Clearing Members shall be also obliged to transfer an additional EUA, CER or ERU, as applicable, which is not a Prohibited Instrument, to the Clearing House: (i) if they deliver a Prohibited Instrument to the Clearing House; or (ii) if an EUA, CER or ERU was not a Prohibited Instrument at the time of transfer to the Clearing House but becomes a Prohibited Instrument prior to its transfer by the Clearing House to a buyer.
For each such Prohibited Instrument, the Clearing Member in question must deliver within the original delivery timetable one acceptable EUA, CER or ERU (as applicable) that is not and does not become a Prohibited Instrument. A Clearing Member will be treated as having made a failed delivery if it fails to do this within the required timeframe. This obligation applies even if the Clearing House has made on-delivery of the Prohibited Instrument in question to another Clearing Member.

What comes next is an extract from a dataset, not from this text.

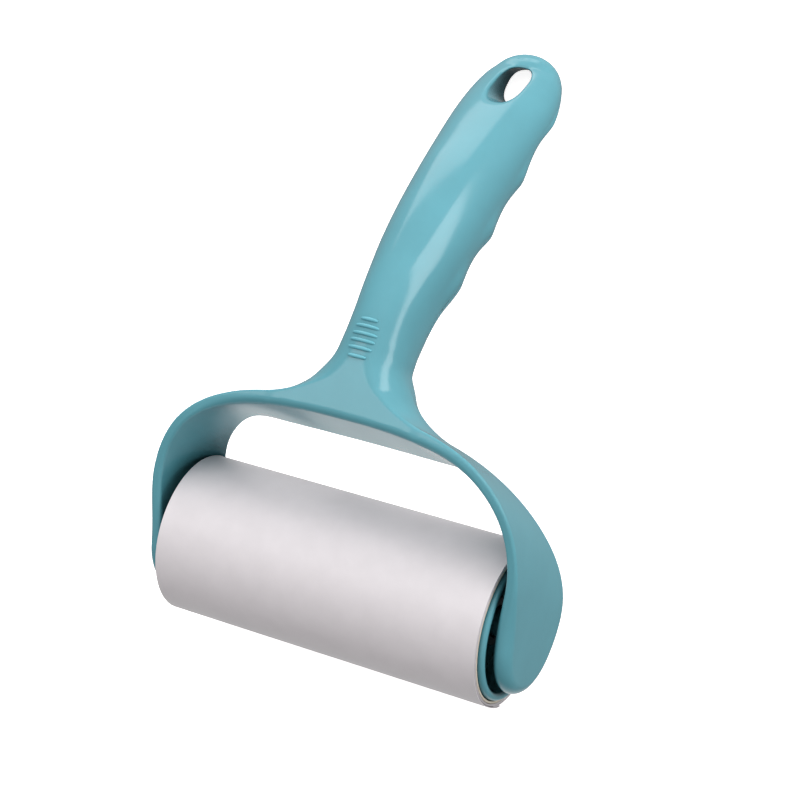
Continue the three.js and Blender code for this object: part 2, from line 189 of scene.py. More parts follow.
# Finger grooves and thumb ribs
RIDGES = 4
RIDGE_PITCH = 17.8
RIDGE_FROM_TIP = 19.3
GROOVE_DEPTH = 2.3
GROOVE_AT_SIDE = 0.5
GROOVE_ROUNDS = 4
RIDGE_SOFTNESS = 0.15
RIDGE_FADE = 9.0
SIDE_SWELL = 0.6
SIDE_DEPTH = 0.7
SIDE_SHARE = 0.35
RIB_PITCH = 1.7
RIB_START = 14.7
RIB_RADIUS = 0.55
RIB_TAPER = 0.4
RIB_ROWS = 33
RIB_SIDES = 16
RIB_LENGTHS = (5.4, 7.1, 7.5, 7.5, 7.0, 5.1)

# Hanging hole
HOLE_PLACE = (HANDLE_TIP - 11.5, 8.67)
HOLE_HALF_LENGTH = 5.5
HOLE_FRONT_WIDTH = 4.7
HOLE_REAR_WIDTH = 5.7
HOLE_HALF_DEPTH = 7.2
HOLE_POWER = 2.6
HOLE_TILT = np.radians(13)
HOLE_SLOPES = (np.tan(np.radians(-27.6)), np.tan(np.radians(-52.8)))

# Hollow grip and its cover
GRIP_WALL = 2.4
COVER_START = HANDLE_START + 28.5
COVER_END = HANDLE_TIP - 24.5
COVER_MIDDLE = (COVER_START + COVER_END) / 2
COVER_HALF = (COVER_END - COVER_START) / 2
SEAM_SHARE = 0.47
SEAM_GAP = 0.3
SEAM_EDGE = 0.4
SEAT_EDGE = 0.25
COVER_EDGE = 0.3
HOLLOW_EDGE = 0.5
CROSS_RIBS = 3
RIB_WALL = 1.6
PEG_RADIUS = 1.4
PEG_RISE = 4.4
PEG_BOSS_WALL = 1.5
PEG_EDGE = 0.4
PEG_ROOT = 0.5

# Meshing
FAR = 1e3
MARGIN_CELLS = 2
BLOCK_CELLS = 24
BLOCK_REACH = 1.5
LEAST_STEEPNESS = 0.05
LONGEST_MOVE = 0.4
EVENING_SHARE = 0.6
EVENING_ROUNDS = 3
CORNER_SHARE = 0.45
CREASE = 0.6

# Painted shade of the plastic where other surfaces stand close: darker colour and less gloss, in
# metres and shares
CAVITY_SAMPLES = 6
CAVITY_REACH = 0.014
CAVITY_CLOSED = 0.25
CAVITY_OPEN = 0.7
PAINTED_CAVITY_SHADE = 0.15
OPEN_GLOSS = 0.5

# Stage, in metres
BRIGHT_SIDE = (0.33, 0.66, 0.67)
BOUNCE_SIDE = (-0.35, -0.5, -0.8)
BOUNCE_START = 0.76
LIT_PLACE = (0, 0.07, 0.04)
# Name, direction, distance, size, direction of the first side, and whether it shows in the gloss
LIGHTS = (
    ("overhead", (-0.1, 0.4, 0.9), 1.25, (1.4, 1.4), (1, 0, 0), False),
    ("back", (0, 1, 0.35), 1.2, (1.4, 0.7), (1, 0, 0), False),
    ("side", (1, 0.1, 0.35), 1.2, (1.2, 0.7), (0, 1, 0), False),
    ("top", (-0.45, 0.07, 0.89), 1, (0.35, 0.35), (1, 0, 0), True),
    ("strip", (0.76, 0.57, 0.3), 0.6, (0.6, 0.22), (0.667, -0.578, -0.467), True),
    ("rear", (-0.42, 0.88, 0.12), 0.7, (0.5, 0.3), (0.84, 0.5, 0), True),
)

# Camera: angles in degrees, lengths in millimetres
CAMERA_AZIMUTH = 25.242
CAMERA_ELEVATION = 4.0
CAMERA_ROLL = 16.302
CAMERA_DISTANCE = 575.25
CAMERA_ASIDE = 13.71
CAMERA_UP = 49.25
SENSOR_WIDTH = 36
CLIP_START = 0.01


# Shape functions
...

The obligation imposed on the Clearing Member to deliver within the original delivery timetable EUAs, CERs or ERUs that are not and do not become a Prohibited Instrument raises questions whether such a performance is in principle possible in a current general situation. As was recalled at the beginning, the issue whether to publicly disclose the serial numbers of stolen allowances is now only analysed by the relevant authorities.
How to deal with the Affected (Prohibited) EUAs which are bought in good faith for value, in reliance on the seller’s obligation to deliver EUAs with good title, still remains a problem first a foremost to the simple buyers and sellers in emissions market.